Pas une profession prioritaire pour les masques, pourtant ...

"Ils ont peur pour eux-mêmes" reconnaît Manon, qui dans son entreprise a décidé d'allouer des primes, de partager le fardeau du quotidien avec ses salariés, et de jouer la "surenchère pour les protections". Elle a pris sur elle d'acheter des panoplies complètes au début... "mais maintenant, on ne peut plus se fournir".

François lui est plus direct : "l'absence de protection, c'est LE grand scandale". "Tout le monde reconnaît le risque de transmission d'un corps porteur du Covid (notamment le Haut conseil à la santé publique dans ses avis du 20 février et 24 mars 2020, ndlr), mais on est toujours pas une profession prioritaire pour les masques ! ". Lui avoue avoir réussi à en obtenir une centaine pour ses salariés "mais je me suis battu, sinon rien!"

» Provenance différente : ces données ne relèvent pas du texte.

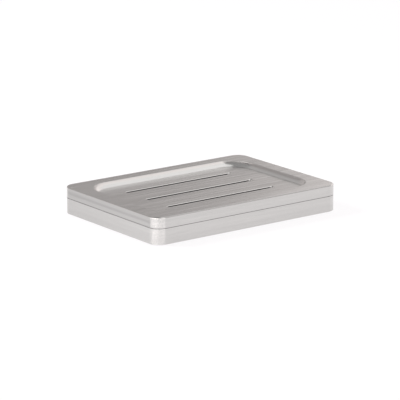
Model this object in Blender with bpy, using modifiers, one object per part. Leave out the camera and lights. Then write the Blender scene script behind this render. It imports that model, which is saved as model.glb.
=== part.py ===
"""Two-piece soap dish: a slotted drain tray that lifts off a hollow base standing on four feet.

Metres, +Z up. The origin is on the surface that the dish stands on, under its middle.
+X runs along the dish and -Y is its front.
"""

import math

import bmesh
import bpy
from mathutils import Matrix, Vector

# Outside of the dish, seen from above, and what both steel trays share
LENGTH = 0.140
WIDTH = 0.100
CORNER_RADIUS = 0.0075
EDGE_BREAK = 0.00025

# Gaps between neighbours
REST_GAP = 0.0003  # under whatever rests on something
SEAM_GAP = 0.0002  # the fine line round the dish, between base and drain tray
LIP_CLEARANCE = 0.0004
POCKET_CLEARANCE = 0.0002

# Base
STANDOFF = 0.0005  # how far the feet hold it up
BASE_HEIGHT = 0.00985
BASE_WALL = 0.0022
BASE_FLOOR = 0.0018
SUMP_FILLET = 0.0020

# Posts in the base, each under a boss of the drain tray
POST_RADIUS = 0.0045
POST_TO_LIP = 0.0015
BOSS_RADIUS = 0.0042

# Drain tray
TRAY_HEIGHT = 0.00685
RIM_WIDTH = 0.0095
WELL_CORNER_RADIUS = 0.0165
WELL_DEPTH = 0.0031
WELL_DRAFT = math.radians(20)  # how far the wall leans back at the top of its cove
COVE_WIDTH = 0.0034
TRAY_FLOOR = 0.0016
LIP_THICKNESS = 0.0016
LIP_DEPTH = 0.0030

# Drain slots
SLOT_COUNT = 3
SLOT_LENGTH = 0.082
SLOT_WIDTH = 0.0024
SLOT_PITCH = 0.0216
SLOT_END_SHARE = 0.45  # of the slot's width: the radius that rounds its ends, short of a half round

# Soft pieces
FOOT_RADIUS = 0.0050
FOOT_POCKET_DEPTH = 0.0009
FOOT_ROUND = 0.0003
PAD_RADIUS = 0.0028
PAD_THICKNESS = 0.0015
PAD_PROUD = 0.0008
PAD_ROUND = 0.0003

# Fineness of the curves
CORNER_SEGMENTS = 8
WELL_CORNER_SEGMENTS = 12
SLOT_END_SEGMENTS = 6
COVE_STEPS = 7
FILLET_STEPS = 4
DISC_SEGMENTS = 32
ROUND_SEGMENTS = 2

OVERRUN = 0.0010  # how far cutters run past what they cut, and joined shapes into each other

# Heights above the surface that the dish stands on
BASE_BOTTOM = STANDOFF
SUMP_BOTTOM = BASE_BOTTOM + BASE_FLOOR
BASE_TOP = BASE_BOTTOM + BASE_HEIGHT
TRAY_BOTTOM = BASE_TOP + SEAM_GAP
TRAY_TOP = TRAY_BOTTOM + TRAY_HEIGHT
WELL_BOTTOM = TRAY_TOP - WELL_DEPTH
TRAY_UNDERSIDE = WELL_BOTTOM - TRAY_FLOOR
PAD_TOP = TRAY_BOTTOM - REST_GAP
POST_TOP = PAD_TOP - PAD_PROUD
PAD_POCKET_BOTTOM = PAD_TOP - PAD_THICKNESS - REST_GAP

# The middles of posts, bosses, pads and feet, which share four upright axes
AXIS_INSET = BASE_WALL + LIP_CLEARANCE + LIP_THICKNESS + POST_TO_LIP + POST_RADIUS
CORNERS = {
    "front_left": Vector((AXIS_INSET - LENGTH / 2, AXIS_INSET - WIDTH / 2, 0)),
    "front_right": Vector((LENGTH / 2 - AXIS_INSET, AXIS_INSET - WIDTH / 2, 0)),
    "back_left": Vector((AXIS_INSET - LENGTH / 2, WIDTH / 2 - AXIS_INSET, 0)),
    "back_right": Vector((LENGTH / 2 - AXIS_INSET, WIDTH / 2 - AXIS_INSET, 0)),
}

STEEL_COLOUR = (0.60, 0.58, 0.57, 1)
SILICONE_COLOUR = (0.52, 0.53, 0.53, 1)
RUBBER_COLOUR = (0.03, 0.03, 0.03, 1)


def clear_scene():
    for obj in list(bpy.data.objects):
        bpy.data.objects.remove(obj, do_unlink=True)


def new_collection(name):
    collection = bpy.data.collections.new(name)
    bpy.context.scene.collection.children.link(collection)
    return collection


def principled(name, colour, roughness, metallic):
    material = bpy.data.materials.new(name)
    material.use_nodes = True
    shader = material.node_tree.nodes["Principled BSDF"]
    shader.inputs["Base Color"].default_value = colour
    shader.inputs["Roughness"].default_value = roughness
    shader.inputs["Metallic"].default_value = metallic
    return material


def rounded_block(length, width, radius, low, high, segments):
    """A box about the Z axis whose four upright edges are rounded, as a bmesh."""
    bm = bmesh.new()
    bmesh.ops.create_cube(bm, size=1)
    bmesh.ops.scale(bm, vec=(length, width, high - low), verts=bm.verts)
    bmesh.ops.translate(bm, vec=(0, 0, (low + high) / 2), verts=bm.verts)
    upright = [e for e in bm.edges if abs(e.verts[0].co.z - e.verts[1].co.z) > (high - low) / 2]
    bmesh.ops.bevel(bm, geom=upright, offset=radius, segments=segments, profile=0.5, affect="EDGES")
    return bm


def end_face(bm, up):
    """The flat face at the block's top (up = 1) or bottom (up = -1)."""
    return max(bm.faces, key=lambda face: up * face.calc_center_median().z)


def carry_on(bm, face, steps):
    """Carries an end face on through (inwards, outwards-along-its-normal) steps."""
    for inwards, along in steps:
        bmesh.ops.inset_region(bm, faces=[face], thickness=inwards, depth=along, use_even_offset=True)


def cove(width, depth, count, draft=0):
    """(inwards, down) steps of a piece of an ellipse that leans by the draft at first and ends level."""
    share = depth / width * math.tan(draft)
    start = math.asin(share / (1 - share))
    angles = [start + (math.pi / 2 - start) * i / count for i in range(count + 1)]
    for a, b in zip(angles, angles[1:]):
        inwards = width * (math.cos(a) - math.cos(b)) / math.cos(start)
        yield inwards, depth * (math.sin(b) - math.sin(a)) / (1 - math.sin(start))


def cutter(length, width, radius, mouth, segments, steps):
    """A block that breaks the edge of its mouth and goes on down by (inwards, down) steps."""
    flare = 2 * EDGE_BREAK
    bm = rounded_block(
        length + 2 * flare, width + 2 * flare, radius + flare, mouth + EDGE_BREAK, mouth + OVERRUN, segments
    )
    carry_on(bm, end_face(bm, -1), [(flare, flare), *steps])
    return bm


def discs(radius, low, high, middles):
    """One upright cylinder about each of the middles, as a bmesh."""
    bm = bmesh.new()
    for middle in middles:
        bmesh.ops.create_cone(
            bm,
            cap_ends=True,
            segments=DISC_SEGMENTS,
            radius1=radius,
            radius2=radius,
            depth=high - low,
            matrix=Matrix.Translation(middle + Vector((0, 0, (low + high) / 2))),
        )
    return bm


def add_object(name, bm, collection, material=None, origin=(0, 0, 0), parent=None):
    """Turns a bmesh in world places into an object with its origin where it is asked for."""
    bmesh.ops.translate(bm, vec=-Vector(origin), verts=bm.verts)
    mesh = bpy.data.meshes.new(name)
    bm.to_mesh(mesh)
    bm.free()
    obj = bpy.data.objects.new(name, mesh)
    collection.objects.link(obj)
    if material:
        mesh.materials.append(material)
    obj.parent = parent
    obj.location = Vector(origin) - (parent.location if parent else Vector())
    return obj


def add_tool(name, bm, collection):
    """A helper for a Boolean, which isn't part of the dish."""
    tool = add_object(name, bm, collection)
    tool.hide_render = True
    tool.display_type = "WIRE"
    return tool


def boolean(obj, tool, operation):
    modifier = obj.modifiers.new(f"{operation.lower()} {tool.name}", "BOOLEAN")
    modifier.operation = operation
    modifier.object = tool


def round_rims(obj, radius):
    modifier = obj.modifiers.new("rounded rims", "BEVEL")
    modifier.width = radius
    modifier.segments = ROUND_SEGMENTS
    modifier.limit_method = "ANGLE"
    modifier.angle_limit = math.radians(60)


def shade(obj):
    obj.data.shade_smooth()
    obj.data.set_sharp_from_angle(angle=math.radians(30))


def outer_block(bottom, top):
    """The dish's own outline between two heights, with the edges round its ends broken."""
    bm = rounded_block(LENGTH, WIDTH, CORNER_RADIUS, bottom + EDGE_BREAK, top - EDGE_BREAK, CORNER_SEGMENTS)
    for up in (-1, 1):
        carry_on(bm, end_face(bm, up), [(EDGE_BREAK, EDGE_BREAK)])
    return bm


def base_shell():
    """An open box with a filleted floor."""
    bm = outer_block(BASE_BOTTOM, BASE_TOP)
    wall_height = BASE_TOP - SUMP_BOTTOM
    carry_on(
        bm,
        end_face(bm, 1),
        [
            (BASE_WALL - 2 * EDGE_BREAK, 0),
            (EDGE_BREAK, -EDGE_BREAK),
            (0, EDGE_BREAK + SUMP_FILLET - wall_height),
            *((inwards, -down) for inwards, down in cove(SUMP_FILLET, SUMP_FILLET, FILLET_STEPS)),
        ],
    )
    return bm


def tray_blank():
    """The drain tray before its well and slots are cut: a plate with a locating lip under it."""
    bm = outer_block(TRAY_BOTTOM, TRAY_TOP)
    carry_on(
        bm,
        end_face(bm, -1),
        [
            (BASE_WALL + LIP_CLEARANCE - EDGE_BREAK, 0),
            (0, LIP_DEPTH - EDGE_BREAK),
            (EDGE_BREAK, EDGE_BREAK),
            (LIP_THICKNESS - EDGE_BREAK, 0),
            (0, -LIP_DEPTH - (TRAY_UNDERSIDE - TRAY_BOTTOM)),
        ],
    )
    return bm


def well_cutter():
    """The shape of the well: a cove all round, down to a flat floor."""
    return cutter(
        LENGTH - 2 * RIM_WIDTH,
        WIDTH - 2 * RIM_WIDTH,
        WELL_CORNER_RADIUS,
        TRAY_TOP,
        WELL_CORNER_SEGMENTS,
        cove(COVE_WIDTH, WELL_DEPTH - EDGE_BREAK, COVE_STEPS, WELL_DRAFT),
    )


def slot_cutter(y):
    """One drain slot, through the well's floor."""
    bm = cutter(
        SLOT_LENGTH,
        SLOT_WIDTH,
        SLOT_WIDTH * SLOT_END_SHARE,
        WELL_BOTTOM,
        SLOT_END_SEGMENTS,
        [(0, TRAY_FLOOR - EDGE_BREAK + OVERRUN)],
    )
    bmesh.ops.translate(bm, vec=(0, y, 0), verts=bm.verts)
    return bm


def make_base(dish, tools, steel):
    base = add_object("base_tray", base_shell(), dish, steel, origin=(0, 0, BASE_BOTTOM))
    middles = CORNERS.values()
    posts = discs(POST_RADIUS, SUMP_BOTTOM - BASE_FLOOR / 2, POST_TOP, middles)
    pad_pockets = discs(PAD_RADIUS + POCKET_CLEARANCE, PAD_POCKET_BOTTOM, POST_TOP + OVERRUN, middles)
    foot_pocket_top = BASE_BOTTOM + FOOT_POCKET_DEPTH
    foot_pockets = discs(FOOT_RADIUS + POCKET_CLEARANCE, BASE_BOTTOM - OVERRUN, foot_pocket_top, middles)
    boolean(base, add_tool("posts", posts, tools), "UNION")
    boolean(base, add_tool("pad pockets", pad_pockets, tools), "DIFFERENCE")
    boolean(base, add_tool("foot pockets", foot_pockets, tools), "DIFFERENCE")
    shade(base)
    return base


def make_drain_tray(dish, tools, steel):
    tray = add_object("drain_tray", tray_blank(), dish, steel, origin=(0, 0, TRAY_BOTTOM))
    bosses = discs(BOSS_RADIUS, TRAY_BOTTOM, TRAY_UNDERSIDE + TRAY_FLOOR / 2, CORNERS.values())
    boolean(tray, add_tool("bosses", bosses, tools), "UNION")
    boolean(tray, add_tool("well", well_cutter(), tools), "DIFFERENCE")
    for i in range(SLOT_COUNT):
        y = (i - (SLOT_COUNT - 1) / 2) * SLOT_PITCH
        boolean(tray, add_tool(f"slot {i}", slot_cutter(y), tools), "DIFFERENCE")
    shade(tray)


def make_feet(dish, base, rubber):
    for place, corner in CORNERS.items():
        shape = discs(FOOT_RADIUS, 0, BASE_BOTTOM + FOOT_POCKET_DEPTH - REST_GAP, [corner])
        foot = add_object(f"foot_{place}", shape, dish, rubber, corner, base)
        round_rims(foot, FOOT_ROUND)
        shade(foot)


def make_seat_pads(dish, base, silicone):
    for place, corner in CORNERS.items():
        shape = discs(PAD_RADIUS, PAD_TOP - PAD_THICKNESS, PAD_TOP, [corner])
        pad = add_object(f"seat_pad_{place}", shape, dish, silicone, corner, base)
        round_rims(pad, PAD_ROUND)
        shade(pad)


def main():
    clear_scene()
    dish = new_collection("soap_dish")
    tools = new_collection("shaping tools")
    steel = principled("brushed steel", STEEL_COLOUR, roughness=0.35, metallic=1)
    base = make_base(dish, tools, steel)
    make_drain_tray(dish, tools, steel)
    make_feet(dish, base, principled("foot rubber", RUBBER_COLOUR, roughness=0.8, metallic=0))
    make_seat_pads(dish, base, principled("pad silicone", SILICONE_COLOUR, roughness=0.5, metallic=0))


main()
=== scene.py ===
"""Looks of a two-part brushed steel soap dish: a slotted drain tray over a hollow base with feet.

Metres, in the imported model's frame: +X along the dish, -Y its front, +Z up, 0 the surface under it.
"""

import math

import bmesh
import bpy
from mathutils import Matrix, Vector


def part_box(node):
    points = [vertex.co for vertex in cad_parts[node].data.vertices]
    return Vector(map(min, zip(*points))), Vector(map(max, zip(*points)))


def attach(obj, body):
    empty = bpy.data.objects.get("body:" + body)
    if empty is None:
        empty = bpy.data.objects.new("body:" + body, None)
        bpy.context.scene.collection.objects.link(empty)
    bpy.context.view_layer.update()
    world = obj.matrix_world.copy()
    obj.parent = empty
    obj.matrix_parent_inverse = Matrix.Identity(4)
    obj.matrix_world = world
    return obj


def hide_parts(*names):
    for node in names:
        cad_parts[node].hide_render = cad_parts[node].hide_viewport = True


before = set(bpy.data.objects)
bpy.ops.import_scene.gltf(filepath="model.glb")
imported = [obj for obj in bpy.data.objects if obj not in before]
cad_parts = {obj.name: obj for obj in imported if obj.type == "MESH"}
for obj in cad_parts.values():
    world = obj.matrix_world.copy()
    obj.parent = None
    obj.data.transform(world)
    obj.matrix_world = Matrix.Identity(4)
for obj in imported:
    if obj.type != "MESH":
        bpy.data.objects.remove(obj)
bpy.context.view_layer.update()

# Outline and heights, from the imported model, and the names of the four corners
BASE_LOW, BASE_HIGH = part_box("base_tray")
_, TRAY_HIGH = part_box("drain_tray")
LENGTH = BASE_HIGH.x - BASE_LOW.x
WIDTH = BASE_HIGH.y - BASE_LOW.y
PLACES = [f"{end}_{side}" for end in ("front", "back") for side in ("left", "right")]

# Both steel trays
CORNER_RADIUS = 0.0075
EDGE_ROUND = 0.00018
TOP_ROUND = 0.00072
SEAM_ROUND = 0.00006
MOUTH_ROUND = 0.00030
SEAM_GAP = 0.0002

# Base tray
BASE_WALL = 0.0022
BASE_FLOOR = 0.0018
SUMP_FILLET = 0.0020
POST_RADIUS = 0.0045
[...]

Avis du Haut conseil à la santé publique du 20 février 2020


 

Le risque...

"Le risque, lâche pour finir Manon, c'est que bientôt des entreprises de pompes funèbres pourraient refuser de s'occuper des défunts morts du Covid 19 (ce qui est illégal car considéré comme de la discrimination). Et pour être honnête, je soupçonne certains de le faire déjà".